SOURCE DATA:

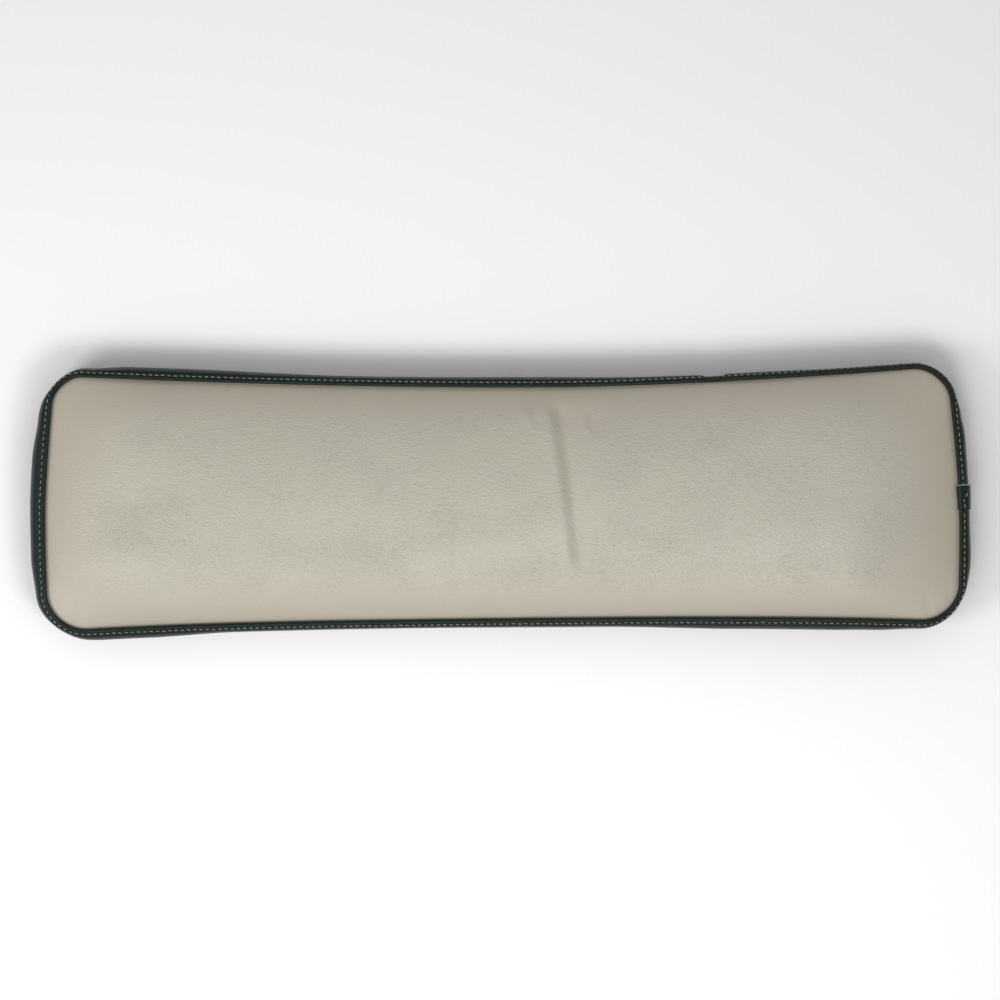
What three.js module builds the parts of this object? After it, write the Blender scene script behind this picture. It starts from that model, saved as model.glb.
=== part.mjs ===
// A long back cushion: a crowned face of pale coated cloth over its filling, a dark side band
// that is topstitched beside the face seam and lapped over its own start, and a plain back panel.
// Millimetres, +Z up. The cushion lies on its back: X runs along its length, +Y towards its top
// edge, and the origin is the middle of the back panel's underside.
import * as THREE from "three";
import { ParametricGeometry } from "three/addons/geometries/ParametricGeometry.js";

// The face panel's plan, at the seam.
const HALF_LENGTH = 450;
const HALF_WIDTH = 127.5;
const CENTRE = { x: 1.9, y: 1.2 }; // of the face's plan, from the origin
const TAPER = 0.009; // share by which the top edge is shorter and the bottom edge longer
const DRAWN_IN = {
  top: { depth: 16.8, power: 1.7, middle: 59 },
  bottom: { depth: 7.6, power: 3, middle: -15 },
};
const END_BULGE = {
  top: { out: 6.8, power: 1.4 },
  bottom: { out: 6.8, power: 1.7 },
};
const CORNER_RADIUS = {
  top: { left: 29, right: 34 },
  bottom: { left: 38, right: 37 },
};

// Heights.
const SEAM_HEIGHT = 50;
const CORNER_DROP = 3; // how much lower the seam runs at the corners
const CROWN = 30;
const ACROSS_POWER = 3; // over 2 makes the crown flatter along its middle and steeper at the seam
const END_SLOPE = { length: 104, power: 1.4 };
const EDGE_POWER = 8; // how tightly the bulge and the drop keep to the ends and corners

// The one long soft fold across the face, right of the middle: it rises slowly to a crest, drops
// on the right of it and comes back slowly.
const FOLD = { height: 1.2, width: 8, rise: 1.5, drop: 2.2, x: 59, lean: -0.118, bend: -0.0002 };
const FOLD_ENDS = { top: 112, bottom: -52, fade: 30 };

// The cloth and its seams.
const CLOTH = 2;
const GAP = 0.3; // between pieces that touch
const BEHIND_BAND = 1; // between the filling's side and the band, out of sight
const FACE_EDGE = { out: -0.4, up: -5 }; // where the face goes down into the seam
const LAP_FOOT = { out: 0.1, up: -5.4 }; // the band's lower edge in the seam
const LAP_PIVOT = { out: 0.3, up: -2 }; // where the lap leans over from
const LAP = [
  { out: 0.5, up: 0.1 },
  { out: 2.6, up: 0.9 },
  { out: 5.3, up: -0.5 },
];
const LEAN = { degrees: 60, from: 9, over: 4.5 }; // the lap leans over where the band stands out little
const WIDEST_DROP = 16; // from the seam down to where the band stands out most
const TURN_ANGLES = [35, 65, 90];
const BACK_REACH = 5; // how far the back's edge stands out past the seam
const SIDE = [
  { share: 0.75, height: 22 }, // share of the stand-out that is left at this height
  { share: 0.3, height: 10 },
];
const HEEL = { out: 0.5, height: 2.4 };
const HEM = { out: -7, height: 0.6 }; // the band's turned-in edge, just clear of the floor
const BACK_THICKNESS = 2.6;
const BACK_EDGE = -7.9; // the panel's edge from the seam's plan, inside the band's hem
const BODY_FLOOR = BACK_THICKNESS + GAP;
const BODY_INSET = 8; // of the filled body's underside, inside the seam's plan
const UNDERSIDE_SHARE = {
  along: 1 - BODY_INSET / HALF_LENGTH,
  across: 1 - BODY_INSET / HALF_WIDTH,
};

// How far the band stands out past the seam, round the rim from the middle of the right end.
const STAND_OUT = [
  { at: 0, out: 11.2 },
  { at: 60, out: 12 },
  { at: 80, out: 10 },
  { at: 100, out: 6.8 },
  { at: 140, out: 5.5 },
  { at: 200, out: 6 },
  { at: 320, out: 8 },
  { at: 348, out: 8 },
  { at: 356, out: 5.6 },
  { at: 368, out: 5.6 },
  { at: 376, out: 8 },
  { at: 410, out: 8.5 },
  { at: 545, out: 10.8 },
  { at: 725, out: 10.2 },
  { at: 905, out: 13 },
  { at: 950, out: 12.8 },
  { at: 995, out: 9.8 },
  { at: 1030, out: 6.8 },
  { at: 1070, out: 13.5 },
  { at: 1110, out: 16.5 },
  { at: 1210, out: 15.5 },
  { at: 1250, out: 12 },
  { at: 1290, out: 9 },
  { at: 1335, out: 11.8 },
  { at: 1380, out: 11.8 },
  { at: 1470, out: 9.2 },
  { at: 1650, out: 8.8 },
  { at: 1830, out: 9.5 },
  { at: 1965, out: 12 },
  { at: 2055, out: 12.2 },
  { at: 2100, out: 11.5 },
  { at: 2145, out: 9.2 },
  { at: 2195, out: 7.3 },
  { at: 2245, out: 12.5 },
  { at: 2285, out: 11.5 },
];

// The band's lapped end on the right end of the cushion: Y of its ends, thickness at each.
const JOIN = { low: -16, high: 8, lowThickness: 0.9, highThickness: 2, steps: 3 };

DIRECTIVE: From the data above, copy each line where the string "three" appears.

EXERCISE OUTPUT:
What three.js module builds the parts of this object? After it, write the Blender scene script behind this picture. It starts from that model, saved as model.glb.
import * as THREE from "three";
import { ParametricGeometry } from "three/addons/geometries/ParametricGeometry.js";